Bringing peace to the restive eastern DRC was Uhuru’s project and one that took up some of his time while he was in office.

This week, he has been in consultative meetings in Kinshasa and Goma where he also visited internally displaced persons.

While Uhuru was with the IDPs, he was his classic self. Chatting up with them and listening to their plight from the conflict.

In radio interviews in DRC, he urged the people to look past their ethnicities, end hostilities and live together in peace. In mediating the Ethiopia-Tigray conflict, he was helped by former Nigerian President Olusegun Obasanjo.

Across the continent

Kenya has played a critical role in the search for a solution to the conflict in Ethiopia and the relentlessness of Uhuru paid off in South Africa when representatives of the parties in the conflict agreed to end hostilities.

Further agreements were reached in Nairobi last week where Uhuru was similarly at hand. On Saturday last week, he spent the day in Karen as the two parties worked out the modalities for disarmament.

The former president had been in South Africa for over a week for the negotiations between the two sides which have been at war since November 2020.

He is a member of the Panel of High level for the Ethiopian Peace Process.

He said in Pretoria that the lasting solution to the conflict could only come through political engagement and the parties' ability to accommodate each other's differences. 

"It's my hope that all parties will go back and begin the process of dialogue. The lasting solution can only be dialogue. We still have a lot of work to do in terms of beginning the political process but the most important thing is the unwritten and the unwritten is the building of trust and confidence between all parties concerned and the recognition that the solution to the problems of Ethiopia lie in the hands of the people of Ethiopia." he said.

"We are here to assist them in that process and all we can ask and call for is any destructive force from whatever part that seeks to destabilise this process, either from within or from without, should take note that the people of Ethiopia now desire peace and desire to resolve their internal issues through peaceful means.” 

Source of pride 

In his capacity as the EAC-Facilitator, Uhuru said in a statement released on Friday that he had telephone calls with presidents Paul Kagame of Rwanda, Everiste Ndayishimiye of Burundi, Felix Tshisekedi of DRC and United Nations Secretary-General Antonio Guterres.

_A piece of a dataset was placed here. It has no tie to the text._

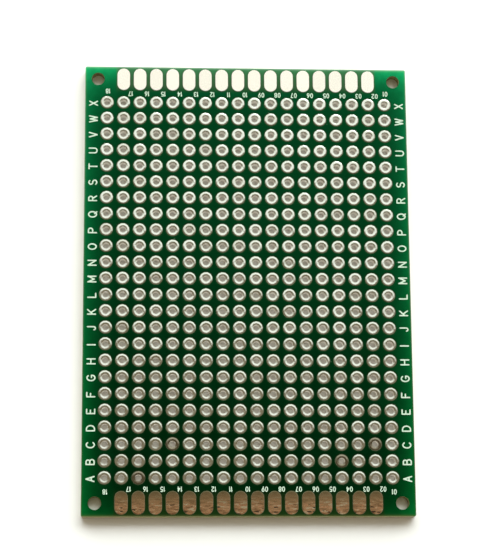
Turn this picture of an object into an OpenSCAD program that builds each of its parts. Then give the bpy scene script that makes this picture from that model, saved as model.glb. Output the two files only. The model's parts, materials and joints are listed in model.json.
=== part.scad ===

In his call to Kagame, he briefed him about his trip to Goma and to the camps for the internally displaced.

“They both agreed on the need to implement and adopt the recommendations of the EAC Chiefs of Defense, and in particular the need for the regional force to immediately take over and secure recently captured areas by the M23 in the North Kivu Region and ensure peace, stability and safety for civilians is restored in the area,” the statement said.

Further, Uhuru and Kagame agreed on the need for an immediate ceasefire and Kagame agreed to assist Uhuru urge the M23 to cease hostilities and withdraw from captured territories.

Uhuru also appealed to the United Nations to enhance humanitarian assistance to internally displaced persons in Ituri, South Kivu and North Kivu Provinces of DRC.

Ndayishimiye and Tshisekedi encouraged Uhuru to request the UN to assist in the vetting and repatriation of DRC refugees in Rwanda and Uganda.

Uhuru's has become a source of pride for Kenyans on social media, some of whom believe he could do well as the leader of the African Union should he be interested and launch a bid.